爪水虫(つめみずむし)は、爪の変色や変形などの症状がみられる感染症で、治療しないと他の爪や皮膚へと感染が広がっていきます。最初は爪の見た目の変化だけですが、悪化すると爪が徐々に厚くなり、変形するために痛みを感じることがあります。さらに、痛みで歩くことが難しくなる、転倒しやすくなるなど日常生活に支障をきたすこともあります1,2)。また、自分で爪を切ることが難しく、不便になることもあります。「爪水虫かもしれない」と思ったら、悪くなる前に皮膚科を受診して、適切な治療を受けましょう。
発症初期の症状は?
爪の一部分に「白色や黄色」に変色した部分がみられます。
爪水虫は、爪が「白色や黄色、黒色に濁る」、「厚く、ボロボロになる」といった症状がみられます。発症初期では、爪の一部分に「白色や黄色」に変色した部分があらわれ、だんだんと変色した部分が広がり、爪が厚くなっていきます。爪には神経がないため、初期の段階では「痛み」や「かゆみ」などの自覚症状を感じることはほとんどありません。
縦線上に爪が
黄白色に濁った例
爪の表面の一部が
白色に濁った例
爪の半分が
黄白色に濁った例
悪化すると、どんな症状があらわれる?
爪の変色や変形が進んでボロボロになったり、「痛みが出て歩きにくくなる」、「転倒しやすくなる」 など日常生活に支障をきたすことがあります1,2)。
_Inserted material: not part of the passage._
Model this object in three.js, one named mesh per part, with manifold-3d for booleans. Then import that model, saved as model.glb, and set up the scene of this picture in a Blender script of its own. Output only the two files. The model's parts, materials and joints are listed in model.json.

爪水虫の症状が進むと、白色や黄色に変色した爪が「茶色や黒色」に変わり、厚くなった爪が脆(もろ)くなって「ボロボロと崩れ落ちる」、「爪の一部がはがれる」などの症状があらわれるようになります。また、1ヵ所だけであった爪の変化は、しだいに他の爪にも広がっていきます。重症になると、変形した爪が皮膚に食い込み、痛くて歩きにくくなる、転倒しやすくなるといった症状があらわれることがあります1,2)。
爪水虫が原因で、爪が濁り、
厚く、ボロボロになっている様子
爪水虫になりやすいのはどこの爪?
爪水虫は「足の親指の爪」になることが多いとされています1)。
爪水虫の多くは、足水虫をきちんと治療しなかったことで足から爪へうつるため、「足の爪」によくみられます。足の爪でも特に親指の爪になる方が多いとされていますが1)、親指以外の爪になる方もいます。また、まれにですが、「手の爪」になる方もいます。
症状があらわれる部位は、爪の先端だけ、根元だけなど、爪水虫の原因菌である白癬菌(はくせんきん:いわゆる水虫菌)の感染する経路の違いにより患者さんによってさまざまです。
- 1) 原田 敬之. Med Mycol J. 52(2); 77-95, 2011.
- 2) 加藤 豊範ほか. Prog Med. 40(4); 425-429, 2020.